We don’t have much data yet on the long-term effect of the coronavirus on mental health, but we know that trauma — in this case potentially caused by sudden job losses, increased caregiving responsibilities and economic insecurity — can take an emotional toll. Couple these factors with a lack of access to traditional social supports, and it’s clear to see why so many say their mental health has taken a hit.
Of course, everyone will react to the coronavirus differently. However, experience has shown that when we disrupt the routines of people who are already dealing with depression or we restrict their access to typical resources, it can exacerbate symptoms. That can also hold true for individuals battling substance abuse issues.
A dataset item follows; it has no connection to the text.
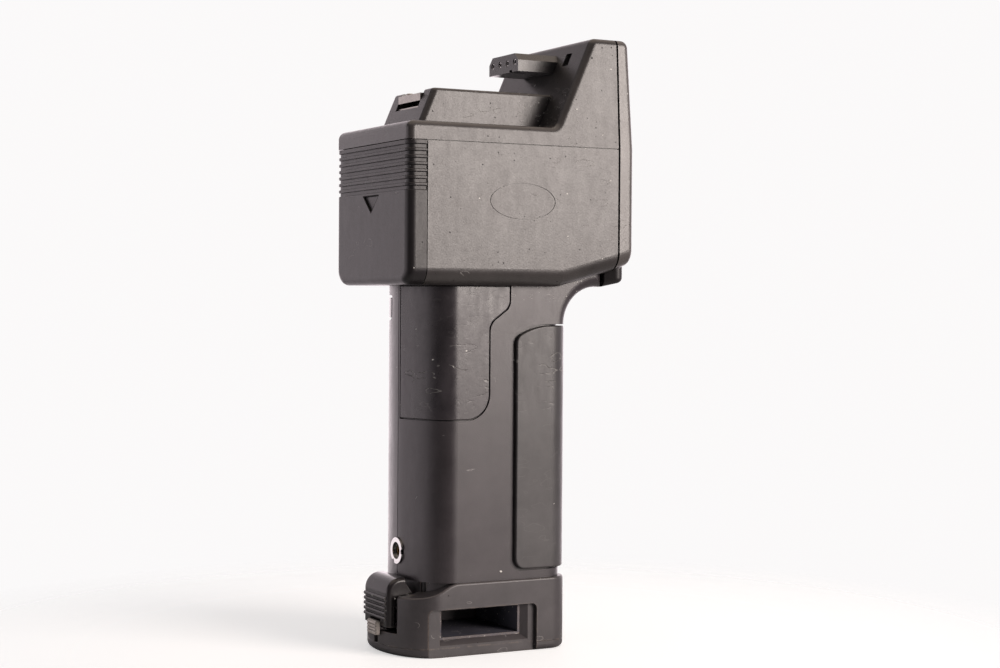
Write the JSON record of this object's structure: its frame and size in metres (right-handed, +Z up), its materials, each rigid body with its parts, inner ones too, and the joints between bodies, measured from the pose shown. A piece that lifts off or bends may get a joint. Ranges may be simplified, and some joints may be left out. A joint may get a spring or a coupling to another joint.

Social isolation can also be particularly challenging for those at risk of suicide. Last month, two Air Force Academy cadets died by suicide after the Academy instituted strict social distancing measures. We don’t know what role isolation might have played in those suicides or other factors that might been involved, but past studies have shown that a lack of social connections can have a negative impact on mental health.
With that in mind, we should make a special effort to stay connected to those who are at particular risk of suicide; that population may include people who have previously attempted suicide, those who have had a family member die by suicide, people with substance abuse issues, those facing financial instability and people with chronic health conditions.